3.3 Intermediary service provider to have the character of an agent, broker or any other similar person: The definition of “intermediary” itself provides that intermediary service provider-means a broker, an agent or any other person, by whatever name called “. This part of the definition is not inclusive but uses the expression “means” and does not expand the definition by any known expression of expansion such as “and includes”. The use of the expression “arranges or facilitates” in the definition of “intermediary” suggests a subsidiary role for the intermediary. It must arrange or facilitate some other supply, which is the main supply, and does not himself provides the main supply. Thus, the role of intermediary is only supportive.
3.4 Does not include a person who supplies such goods or services or both or securities on his own account: The definition of intermediary services specifically mentions that intermediary “does not include a person who supplies such goods or services or both or securities on his own account”. Use of word “such” in the definition with reference to supply of goods or services refers to the main supply of goods or services or both, or securities, between two or more persons, which are arranged or facilitated by the intermediary. It implies that in cases wherein the person supplies the main supply, either fully or partly, on principal to principal basis, the said supply cannot be covered under the scope of “intermediary”.
3.5 Sub-contracting for a service is not an intermediary service: An important exclusion from intermediary is subcontracting. The supplier of main service may decide to outsource the supply of the main service, either fully or partly, to one or more sub-contractors. Such sub-contractor provides the main supply, either fully or a part thereof, and does not merely arrange or facilitate the main supply between the principal supplier and his customers, and therefore, clearly is not an intermediary. For instance, ‘A’ and ‘B’ have entered into a contract as per which ‘A’ needs to provide a service of, say, Annual Maintenance of tools and machinery to ‘B’, ‘A’ subcontracts a part or whole of it to ‘C’. Accordingly, ‘C’ provides the service of annual maintenance to ‘A’ as part of such sub-contract, by providing annual maintenance of tools and machinery to the customer of ‘A’, i.e. to ‘B’ on behalf of ‘A’. Though ‘C’ is dealing with the customer of ‘A’, but ‘C’ is providing main supply of Annual Maintenance Service to ‘A’ on his own account, i.e. on principal to principal basis. In this case, ‘A’ is providing supply of Annual Maintenance Service to ‘B’, whereas ‘C’ is supplying the same service to ‘A’. Thus, supply of service by ‘C’ in this case will not be considered as an intermediary.
3.6 The specific provision of place of supply of ‘intermediary services’ under section 13 of the IGST Act shall be invoked only when either the location of supplier of intermediary services or location of the recipient of intermediary services is outside India.”

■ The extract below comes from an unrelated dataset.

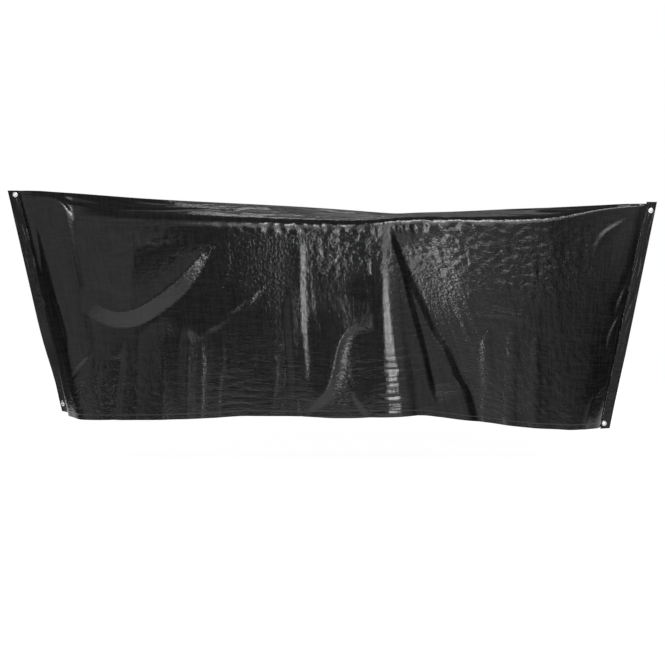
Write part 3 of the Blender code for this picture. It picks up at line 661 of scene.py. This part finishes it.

20. A mere perusal of the findings rendered by the appellate authority and the refund rejection order in W.P.No.28201 of 2024, it is apparent that the authorities have failed to record any finding as to existence of a third party in between the transaction undertaken or supply of services made by the petitioner to M/s. eTouch System Corporation, USA. The authorities have also not rendered any finding as to how the supplies made by the petitioner were not between two principals or by the petitioner on its own account despite submission of all relevant documents by the petitioner at the time of filing the refund application. The authorities also failed to record that the petitioner arranged or facilitated some other supplies other than the main supply, which is the role of an intermediary. Therefore, the findings of the authorities recorded in the impugned orders are cryptic, not adhering to the requirements under Section 13(2) defining “intermediary”, Section 2(6) defining “export of services” and Section 13 which provides for “place of supplier services” as are relevant for determination on the claim of refund made by the petitioner. The impugned orders of the appellate authority therefore suffer from non-application of mind to the materials on record. Rejection of the refund application by the refund sanctioning authority dated 09.07.2024 in W.P.No.28201 of 2024 has simply borrowed the observations made by the appellate authority in the case of the same petitioner relying upon clause (C) of the agreement for earlier two tax periods.
21. In the aforesaid facts and circumstances, this Court is of the view that the matter requires to be remanded to the appellate authority in W.P.Nos.5621 and 5622 of 2024 respectively and to the refund sanctioning authority in W.P.No.28201 of 2024. The impugned orders dated 09.07.2024, 12.12.2023 and 12.12.2023 in W.P.Nos.28201, 5621 and 5622 of 2024 are accordingly set aside. Let it be made clear that this Court has not made any comments on the merits of the claim of the refund by the petitioner. Since the matter of claim for refund is pending since long, the concerned authorities would endeavour to decide the appeal/application for refund in a reasonable time preferably within 12 weeks from the date of receipt of a copy of this order.
22. Accordingly, all these writ petitions are allowed. No costs. Miscellaneous applications, if any pending, shall stand closed.